Excess Crude Account

One of such decisions that Obasanjo displayed an absence of good leadership was the matter of an excess crude account. There is no doubt in my mind that majority of well meaning Nigerians prefer that the country save surplus money instead of splurging them, especially when such spending is being spearheaded by governors with sticky fingers. However, Obasanjo with his draconarian style of leadership- against the letter of the law- refused to take advantage of this widespread thinking but instead took the adversarial standpoint. It was on this count he was recently taken to the cleaners by Governor Ahmed Tinubu of Lagos – fortunately or unfortunately.

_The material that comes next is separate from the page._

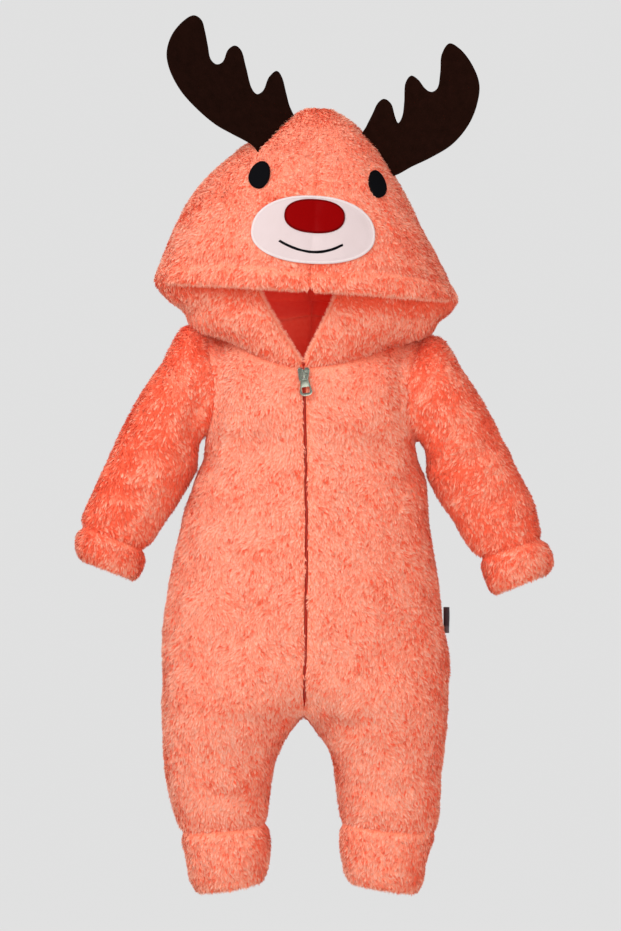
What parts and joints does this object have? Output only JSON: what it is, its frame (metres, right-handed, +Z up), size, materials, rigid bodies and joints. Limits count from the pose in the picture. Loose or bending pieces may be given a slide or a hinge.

If the President had leveraged his positional power to influence the governors, the country could have been bequeathed with a constitutional amendment to tackle the statutory shortfall inherent in his actions. Evidently, just like many countries earning billions from the current oil boom, we could initiate a sovereign investment account instead of the current state of affairs where such incomes sit dormant in the central bank. The returns on such investment account can fund national initiatives in energy, health, social security as well as infrastructure and in like manner ensure money is saved for the rainy day. Of course, a “future generation account” will not be out of place, because the oil we have today will not be available forever. But alas, the President failed Leadership 101 as usual. We pay for it with dangerous policy reverses and the continued depletion of people’s faith in government.